---------- Information supplied ----------

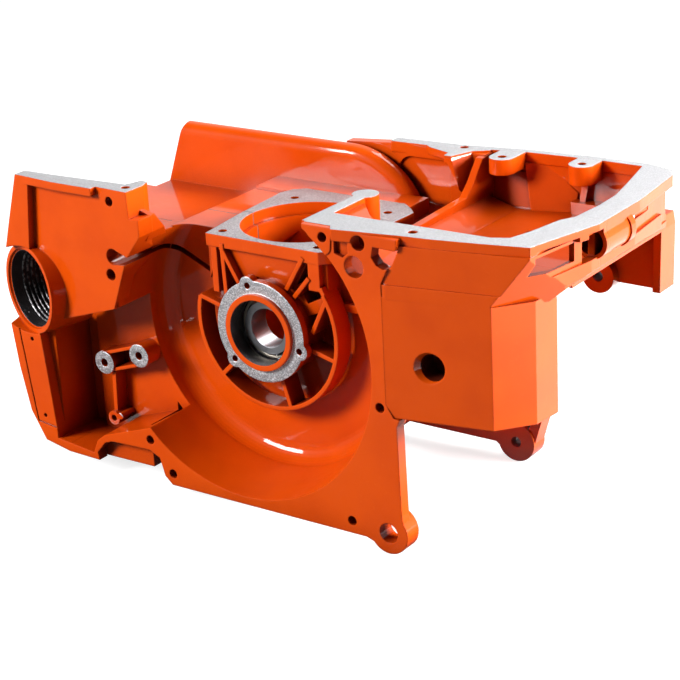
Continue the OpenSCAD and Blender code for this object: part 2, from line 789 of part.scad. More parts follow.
// groove along the lower front strip
module strip_groove() {
  rib([-(tank_x - 7.2), -15.5], [-(tank_x - 11), -45], 0.8, -face_y - 1, -face_y + 0.8);
  rib([-(tank_x - 11), -45], [-(tank_x - 14), -66], 0.8, -face_y - 1, -face_y + 0.8);
  rib([-(tank_x - 14), -66], [-121.9, -67.5], 0.8, -face_y - 1, -face_y + 0.8);
}

// the clutch side before the split
module clutch_casting() {
  difference() {
    union() {
      tank();
      crank_case();
      cylinder_seat();
      intake_box();
      partition();
      clutch_wall();
      guard_wall();
      rear_plate();
      mirror([0, 1, 0]) rod(0, 0, -hub_y, -chamber_half, hub_r);
      slab(bar_pad_y - 4, bar_pad_y)
        polygon([[-136, -30], [-72, -30], [-66, -10], [-70, 20], [-136, 20]]);
    }
    crank_voids();
    cover_holes();
    rod(lug_x, -lug_z, lug_y0 - 1, lug_y0 + 14, lug_hole_r - 2.2);
    rod(lug_x + 39, eye_z, 60, 90, 2.8);
    for (s = stud_spots) rod(s.x, s.y, bar_pad_y - 12, bar_pad_y + 1, stud_r + 0.03);
    for (s = screw_spots) {
      rod(s.x, s.y, -1, 60, screw_r + 0.3);
      rod(s.x, s.y, screw_seat_y, 62, screw_head_r + 0.3);
    }
    rod(-102, 4, bar_pad_y - 12, bar_pad_y + 1, 1.5);
  }
}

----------

Problem description:
Extract each line from the listing above, please, and repeat it exactly.

Problem solution:
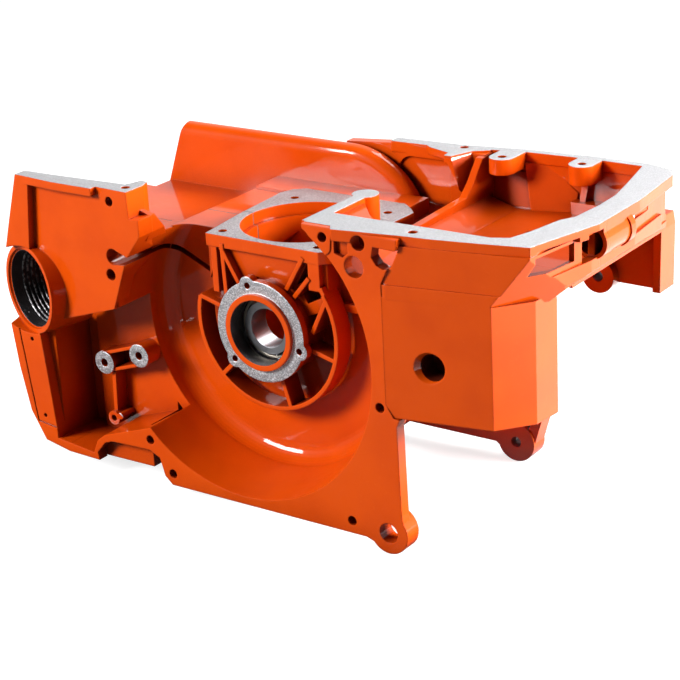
Continue the OpenSCAD and Blender code for this object: part 2, from line 789 of part.scad. More parts follow.
// groove along the lower front strip
module strip_groove() {
  rib([-(tank_x - 7.2), -15.5], [-(tank_x - 11), -45], 0.8, -face_y - 1, -face_y + 0.8);
  rib([-(tank_x - 11), -45], [-(tank_x - 14), -66], 0.8, -face_y - 1, -face_y + 0.8);
  rib([-(tank_x - 14), -66], [-121.9, -67.5], 0.8, -face_y - 1, -face_y + 0.8);
}

// the clutch side before the split
module clutch_casting() {
  difference() {
    union() {
      tank();
      crank_case();
      cylinder_seat();
      intake_box();
      partition();
      clutch_wall();
      guard_wall();
      rear_plate();
      mirror([0, 1, 0]) rod(0, 0, -hub_y, -chamber_half, hub_r);
      slab(bar_pad_y - 4, bar_pad_y)
        polygon([[-136, -30], [-72, -30], [-66, -10], [-70, 20], [-136, 20]]);
    }
    crank_voids();
    cover_holes();
    rod(lug_x, -lug_z, lug_y0 - 1, lug_y0 + 14, lug_hole_r - 2.2);
    rod(lug_x + 39, eye_z, 60, 90, 2.8);
    for (s = stud_spots) rod(s.x, s.y, bar_pad_y - 12, bar_pad_y + 1, stud_r + 0.03);
    for (s = screw_spots) {
      rod(s.x, s.y, -1, 60, screw_r + 0.3);
      rod(s.x, s.y, screw_seat_y, 62, screw_head_r + 0.3);
    }
    rod(-102, 4, bar_pad_y - 12, bar_pad_y + 1, 1.5);
  }
}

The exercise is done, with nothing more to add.